On Long Island, full renovations run between $150 and $250 per square foot. That’s higher than the national average because everything costs more here—materials, labor, permits, disposal. A 1,500-square-foot renovation is typically a $225,000 to $375,000 project. If someone’s quoting you significantly less, ask what they’re cutting.

We focus on projects that don’t require complex permitting, which keeps timelines predictable and costs controlled. That means we’re selective about the work we take on, but it also means you’re not waiting months for approvals or dealing with inspection delays. You’re getting experienced home improvement contractors who know how to move a project forward without the red tape eating up half your timeline.

How long does a whole house renovation take in Mineola?

Most full house renovations take three to six months, depending on the scope. A kitchen and two bathrooms might be twelve weeks. A first-floor reconfiguration with structural changes could push closer to six months.

The timeline depends on what we’re doing and what we find once we open things up. Older Long Island homes often have outdated electrical, old plumbing, or insulation issues that need addressing. We don’t skip those—they’re not optional. But we also don’t drag projects out. We keep crews on site, we manage the schedule tightly, and we don’t disappear for weeks between phases.

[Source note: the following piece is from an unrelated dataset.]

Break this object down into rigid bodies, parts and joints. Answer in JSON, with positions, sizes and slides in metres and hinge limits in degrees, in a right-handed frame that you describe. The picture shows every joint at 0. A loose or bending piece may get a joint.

Weather can slow things down in winter, especially if we’re doing exterior work. Frozen ground, snow delays, and shorter daylight hours all add time. If you’re planning a renovation, spring through fall gives you the most predictable timeline.

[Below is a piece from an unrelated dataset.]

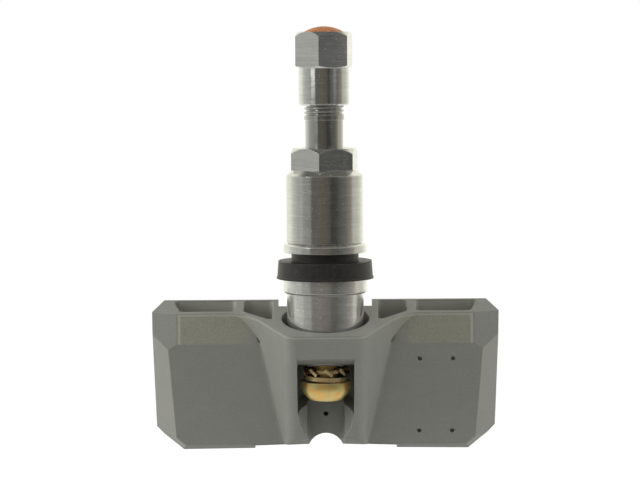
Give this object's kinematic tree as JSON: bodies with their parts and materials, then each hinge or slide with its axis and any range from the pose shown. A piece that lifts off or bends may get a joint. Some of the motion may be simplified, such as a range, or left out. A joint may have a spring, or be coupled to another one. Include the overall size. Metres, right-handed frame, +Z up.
{
  "type": "tyre pressure sensor",
  "caption": "Clamp-in tyre pressure sensor: aluminium valve stem with collar nut, cap and rubber grommet on a grey winged plastic housing, held by a screw under the stem.",
  "frame": {"origin": "on the valve stem's axis, in the plane of the grommet's face that seats against the inside of the rim", "axes": "+Z up the valve stem to its cap, +X along the long side of the housing, +Y to the housing's welded rear cover; the screw's window faces -Y"},
  "size_m": [0.0678, 0.028, 0.0833],
  "materials": {
    "stem_aluminium": "turned bare aluminium",
    "nut_aluminium": "fine turned aluminium",
    "washer_aluminium": "turned aluminium",
    "cap_aluminium": "bright milled aluminium",
    "copper_plug": "rough copper-coloured plug",
    "grommet_rubber": "moulded black rubber",
    "core_brass": "turned brass",
    "core_rubber": "red moulded seal",
    "pin_brass": "turned brass",
    "spring_steel": "drawn spring wire",
    "cap_rubber": "moulded black rubber",
    "yellow_zinc": "yellow passivated zinc plate",
    "yellow_zinc_screw": "yellow passivated zinc plate",
    "housing_plastic": "fine-grained glass-filled plastic",
    "cover_plastic": "fine-grained glass-filled plastic",
    "board_laminate": "green solder mask",
    "battery_steel": "bright drawn steel can",
    "tab_nickel": "nickel strip",
    "chip_black": "moulded black package",
    "crystal_can": "plated metal can",
    "coil_copper": "enamelled copper wire",
    "strip_copper": "tinned copper strip"
  },
  "bodies": {
    "stem": {"valve_stem": "stem_aluminium", "grommet": "grommet_rubber", "core_body": "core_brass", "core_seal": "core_rubber", "core_spring": "spring_steel"},
    "core_pin": {"core_pin": "pin_brass"},
    "washer": {"washer": "washer_aluminium"},
    "nut": {"nut": "nut_aluminium"},
    "cap_seal": {"cap_seal": "cap_rubber"},
    "cap": {"cap": "cap_aluminium", "cap_insert": "copper_plug"},
    "screw_washers": {"tooth_washer": "yellow_zinc", "spring_washer": "yellow_zinc"},
    "mounting_screw": {"mounting_screw": "yellow_zinc_screw"},
    "housing": {"housing": "housing_plastic", "rear_cover": "cover_plastic", "circuit_board": "board_laminate", "coin_battery": "battery_steel", "battery_tab_positive": "tab_nickel", "battery_tab_negative": "tab_nickel", "pressure_sensor_chip": "chip_black", "controller_chip": "chip_black", "crystal": "crystal_can", "wake_coil": "coil_copper", "antenna_loop": "strip_copper"}
  },
  "joints": [
    {"name": "housing_tilt", "type": "hinge", "parent": "stem", "child": "housing", "pos_m": [0, 0, -0.008], "axis": [1, 0, 0], "range_deg": [-3, 3]},
    {"name": "washer_slide", "type": "slide", "parent": "stem", "child": "washer", "axis": [0, 0, 1], "range_m": [0, 0.0075]},
    {"name": "nut_turn", "type": "hinge", "parent": "washer", "child": "nut", "pos_m": [0, 0, 0.01], "axis": [0, 0, 1], "range_deg": [0, 2701]},
    {"name": "cap_seal_slide", "type": "slide", "parent": "stem", "child": "cap_seal", "axis": [0, 0, 1], "range_m": [0, 0.00794]},
    {"name": "cap_turn", "type": "hinge", "parent": "cap_seal", "child": "cap", "pos_m": [0, 0, 0.035], "axis": [0, 0, 1], "range_deg": [0, 3601]},
    {"name": "screw_washers_slide", "type": "slide", "parent": "stem", "child": "screw_washers", "axis": [0, 0, -1], "range_m": [0, 0.004]},
    {"name": "screw_turn", "type": "hinge", "parent": "screw_washers", "child": "mounting_screw", "pos_m": [0, 0, -0.024], "axis": [0, 0, -1], "range_deg": [0, 1801]},
    {"name": "core_pin_press", "type": "slide", "parent": "stem", "child": "core_pin", "axis": [0, 0, -1], "range_m": [0, 0.0012], "stiffness_N_per_m": 800, "deforming": ["core_spring"]}
  ],
  "couplings": [
    {"joint": "nut_turn", "follows": "washer_slide", "rad_per_m": 6283.2},
    {"joint": "cap_turn", "follows": "cap_seal_slide", "rad_per_m": 7913.3},
    {"joint": "screw_turn", "follows": "screw_washers_slide", "rad_per_m": 7854}
  ]
}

It depends on what we’re renovating. If we’re doing a kitchen and one bathroom and you have a second bathroom, most people stay. If we’re gutting the first floor, tearing into walls throughout the house, or dealing with major dust and noise, living there gets rough.

We clean up daily, but construction is messy. There’s dust, there’s noise, and there are times when water or power might be off for a few hours. If you have young kids, pets, or anyone with respiratory issues, you might want to stay elsewhere during the heavy demo and dusty phases.

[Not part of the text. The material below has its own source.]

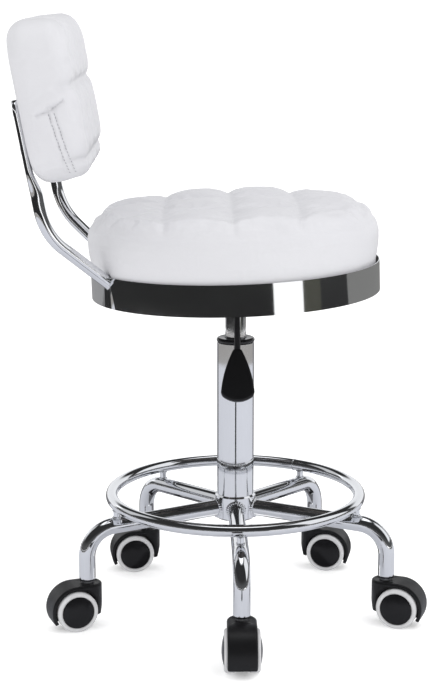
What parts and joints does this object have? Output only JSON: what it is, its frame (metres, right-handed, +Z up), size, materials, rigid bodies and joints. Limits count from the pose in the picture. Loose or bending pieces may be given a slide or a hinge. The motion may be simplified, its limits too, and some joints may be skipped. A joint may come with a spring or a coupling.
{
  "type": "rolling stylist stool",
  "caption": "Height-adjustable swivel stool with a round quilted seat, a small backrest, a foot ring and a wheeled base.",
  "frame": {"origin": "on the column's axis at floor level, where the wheels rest", "axes": "+Z up along the column, +X the way the sitter faces, +Y to the sitter's left"},
  "size_m": [0.5414, 0.4604, 0.8076],
  "materials": {
    "chrome": "polished chrome plate",
    "band_chrome": "mirror bright sheet",
    "zinc_steel": "zinc plated",
    "black_paint": "satin black",
    "black_moulding": "satin moulded",
    "black_gloss": "glossy moulded",
    "black_wheel": "semi-gloss moulded",
    "grey_tread": "matt polyurethane",
    "white_vinyl": "soft white vinyl",
    "plywood": "raw plywood"
  },
  "bodies": {
    "base": {"hub": "chrome", "leg_1": "chrome", "leg_2": "chrome", "leg_3": "chrome", "leg_4": "chrome", "leg_5": "chrome", "leg_sockets": "black_moulding", "foot_ring": "chrome", "ring_studs": "chrome", "stand_tube": "chrome", "guide_bush": "black_gloss", "thrust_bearing": "zinc_steel"},
    "spindle": {"piston_rod": "zinc_steel", "rod_clip": "zinc_steel"},
    "seat": {"gas_cylinder": "chrome", "cone_socket": "black_paint", "seat_plate": "black_paint", "plate_bolts": "zinc_steel", "seat_board": "plywood", "seat_band": "band_chrome", "seat_cushion": "white_vinyl", "back_tube_left": "chrome", "back_tube_right": "chrome", "tube_bolts": "zinc_steel", "backrest_board": "plywood", "backrest_cushion": "white_vinyl", "backrest_screws": "zinc_steel"},
    "release_pin": {"valve_pin": "zinc_steel"},
    "lever": {"lever_rod": "black_paint", "lever_paddle": "black_moulding"},
    "caster_1": {"caster_1_hood": "black_moulding", "caster_1_pins": "zinc_steel"},
    "caster_1_wheel_left": {"caster_1_wheel_left": "black_wheel", "caster_1_tread_left": "grey_tread"},
    "caster_1_wheel_right": {"caster_1_wheel_right": "black_wheel", "caster_1_tread_right": "grey_tread"},
    "caster_2": {"caster_2_hood": "black_moulding", "caster_2_pins": "zinc_steel"},
    "caster_2_wheel_left": {"caster_2_wheel_left": "black_wheel", "caster_2_tread_left": "grey_tread"},
    "caster_2_wheel_right": {"caster_2_wheel_right": "black_wheel", "caster_2_tread_right": "grey_tread"},
    "caster_3": {"caster_3_hood": "black_moulding", "caster_3_pins": "zinc_steel"},
    "caster_3_wheel_left": {"caster_3_wheel_left": "black_wheel", "caster_3_tread_left": "grey_tread"},
    "caster_3_wheel_right": {"caster_3_wheel_right": "black_wheel", "caster_3_tread_right": "grey_tread"},
    "caster_4": {"caster_4_hood": "black_moulding", "caster_4_pins": "zinc_steel"},
    "caster_4_wheel_left": {"caster_4_wheel_left": "black_wheel", "caster_4_tread_left": "grey_tread"},
    "caster_4_wheel_right": {"caster_4_wheel_right": "black_wheel", "caster_4_tread_right": "grey_tread"},
    "caster_5": {"caster_5_hood": "black_moulding", "caster_5_pins": "zinc_steel"},
    "caster_5_wheel_left": {"caster_5_wheel_left": "black_wheel", "caster_5_tread_left": "grey_tread"},
    "caster_5_wheel_right": {"caster_5_wheel_right": "black_wheel", "caster_5_tread_right": "grey_tread"}
  },
  "joints": [
    {"name": "seat_swivel", "type": "hinge", "parent": "base", "child": "spindle", "pos_m": [0, 0, 0.144], "axis": [0, 0, 1], "continuous": true},
    {"name": "seat_lift", "type": "slide", "parent": "spindle", "child": "seat", "axis": [0, 0, 1], "range_m": [-0.028, 0.092]},
    {"name": "lever_pull", "type": "hinge", "parent": "seat", "child": "lever", "pos_m": [0, -0.04075, 0.4568], "axis": [-1, 0, 0], "range_deg": [0, 4], "stiffness_Nm_per_rad": 2, "springref_deg": -4.58},
    {"name": "release_pin_push", "type": "slide", "parent": "seat", "child": "release_pin", "axis": [0, 0, -1], "range_m": [0, 0.0029]},
    {"name": "caster_1_swivel", "type": "hinge", "parent": "base", "child": "caster_1", "pos_m": [0.00295, -0.21098, 0.08], "axis": [0, 0, 1], "continuous": true},
    {"name": "caster_1_left_roll", "type": "hinge", "parent": "caster_1", "child": "caster_1_wheel_left", "pos_m": [0.00295, -0.23048, 0.0275], "axis": [1, 0, 0], "continuous": true},
    {"name": "caster_1_right_roll", "type": "hinge", "parent": "caster_1", "child": "caster_1_wheel_right", "pos_m": [0.00295, -0.23048, 0.0275], "axis": [1, 0, 0], "continuous": true},
    {"name": "caster_2_swivel", "type": "hinge", "parent": "base", "child": "caster_2", "pos_m": [0.20156, -0.06239, 0.08], "axis": [0, 0, 1], "continuous": true},
    {"name": "caster_2_left_roll", "type": "hinge", "parent": "caster_2", "child": "caster_2_wheel_left", "pos_m": [0.21989, -0.06906, 0.0275], "axis": [0.342, 0.9397, 0], "continuous": true},
    {"name": "caster_2_right_roll", "type": "hinge", "parent": "caster_2", "child": "caster_2_wheel_right", "pos_m": [0.21989, -0.06906, 0.0275], "axis": [0.342, 0.9397, 0], "continuous": true},
    {"name": "caster_3_swivel", "type": "hinge", "parent": "base", "child": "caster_3", "pos_m": [0.12163, 0.17242, 0.08], "axis": [0, 0, 1], "continuous": true},
    {"name": "caster_3_left_roll", "type": "hinge", "parent": "caster_3", "child": "caster_3_wheel_left", "pos_m": [0.1407, 0.16836, 0.0275], "axis": [0.2079, 0.9781, 0], "continuous": true},
    {"name": "caster_3_right_roll", "type": "hinge", "parent": "caster_3", "child": "caster_3_wheel_right", "pos_m": [0.1407, 0.16836, 0.0275], "axis": [0.2079, 0.9781, 0], "continuous": true},
    {"name": "caster_4_swivel", "type": "hinge", "parent": "base", "child": "caster_4", "pos_m": [-0.12639, 0.16895, 0.08], "axis": [0, 0, 1], "continuous": true},
    {"name": "caster_4_left_roll", "type": "hinge", "parent": "caster_4", "child": "caster_4_wheel_left", "pos_m": [-0.1457, 0.16624, 0.0275], "axis": [0.1392, -0.9903, 0], "continuous": true},
    {"name": "caster_4_right_roll", "type": "hinge", "parent": "caster_4", "child": "caster_4_wheel_right", "pos_m": [-0.1457, 0.16624, 0.0275], "axis": [0.1392, -0.9903, 0], "continuous": true},
    {"name": "caster_5_swivel", "type": "hinge", "parent": "base", "child": "caster_5", "pos_m": [-0.19974, -0.068, 0.08], "axis": [0, 0, 1], "continuous": true},
    {"name": "caster_5_left_roll", "type": "hinge", "parent": "caster_5", "child": "caster_5_wheel_left", "pos_m": [-0.21807, -0.07467, 0.0275], "axis": [0.342, -0.9397, 0], "continuous": true},
    {"name": "caster_5_right_roll", "type": "hinge", "parent": "caster_5", "child": "caster_5_wheel_right", "pos_m": [-0.21807, -0.07467, 0.0275], "axis": [0.342, -0.9397, 0], "continuous": true}
  ],
  "couplings": [
    {"joint": "release_pin_push", "follows": "lever_pull", "m_per_rad": 0.04075}
  ]
}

Some clients move out entirely. Others stay and just deal with it. We’ll be straight with you about what to expect so you can plan accordingly. If staying isn’t realistic, we’ll tell you upfront—not three weeks into the job.

Hidden issues in older homes. You don’t know what’s behind the walls until the walls come down. Outdated electrical that needs a full panel upgrade. Plumbing that’s corroded and needs replacing. Asbestos in old floor tiles. Foundation cracks that need addressing before we can move forward.

We try to anticipate these during the walkthrough, but we can’t see through drywall. When we find something, we stop, explain what it is, tell you what it’ll cost to fix, and give you options. We don’t just keep going and hand you a bill at the end.

The other surprise is how much things cost on Long Island compared to what you see online. National averages don’t apply here. Materials cost more, labor costs more, and disposal costs more. If you’re budgeting based on what renovations cost in Ohio, you’re going to be shocked. Plan for the high end of estimates you’re seeing, and you’ll be closer to reality.

We specialize in projects that don’t require complex permitting. That’s intentional. Long Island’s permitting process can add months to a timeline and thousands to a budget, and it’s unpredictable. We prefer to take on work that lets us control the schedule and keep costs where we quoted them.

If your project requires permits—like a major structural addition or significant square footage increase—we can handle it, but it’s not our preference. We’re upfront about that. There are contractors who love navigating that process. We’d rather focus on getting your renovation done efficiently.

For most interior renovations—kitchens, bathrooms, first-floor reconfigurations—we can often work within existing footprints and avoid the permitting headaches. We’ll tell you during the estimate whether your project falls into that category.

If it’s significantly lower than everyone else’s, it’s probably not. Contractors who lowball to win jobs make up the difference later with change orders, add-ons, and “unforeseen” costs that were entirely foreseeable.

A realistic estimate breaks down labor, materials, and timeline clearly. It accounts for Long Island’s higher costs. It includes contingency for the unexpected things that come up in older homes. And it doesn’t vary unless you change the scope.

Ask how long they’ve been in business, whether they’re licensed and insured, and how they handle surprises mid-project. Check their reviews—not just the star rating, but what people actually say about communication, cleanliness, and whether the final cost matched the estimate. If a contractor won’t give you references or gets defensive when you ask questions, that’s your answer.

Everything costs more here. Labor rates are higher because the cost of living is higher. Materials cost more because of transportation and regional demand. Disposal fees are steep. And if you need permits, those aren’t cheap either.

The average whole house renovation in the U.S. runs $100 to $200 per square foot. On Long Island, it’s $150 to $250. That’s not contractors padding their estimates—that’s the reality of operating in Nassau County. A 2,000-square-foot renovation that might cost $300,000 in another state is $400,000 to $500,000 here.

You’re also paying for experience in a competitive market. Contractors who’ve been doing this for decades know how to navigate Long Island’s specific challenges—older housing stock, climate issues, local building quirks. That knowledge costs more upfront, but it saves you money and headaches when things don’t go as planned. And in renovations, things rarely go exactly as planned.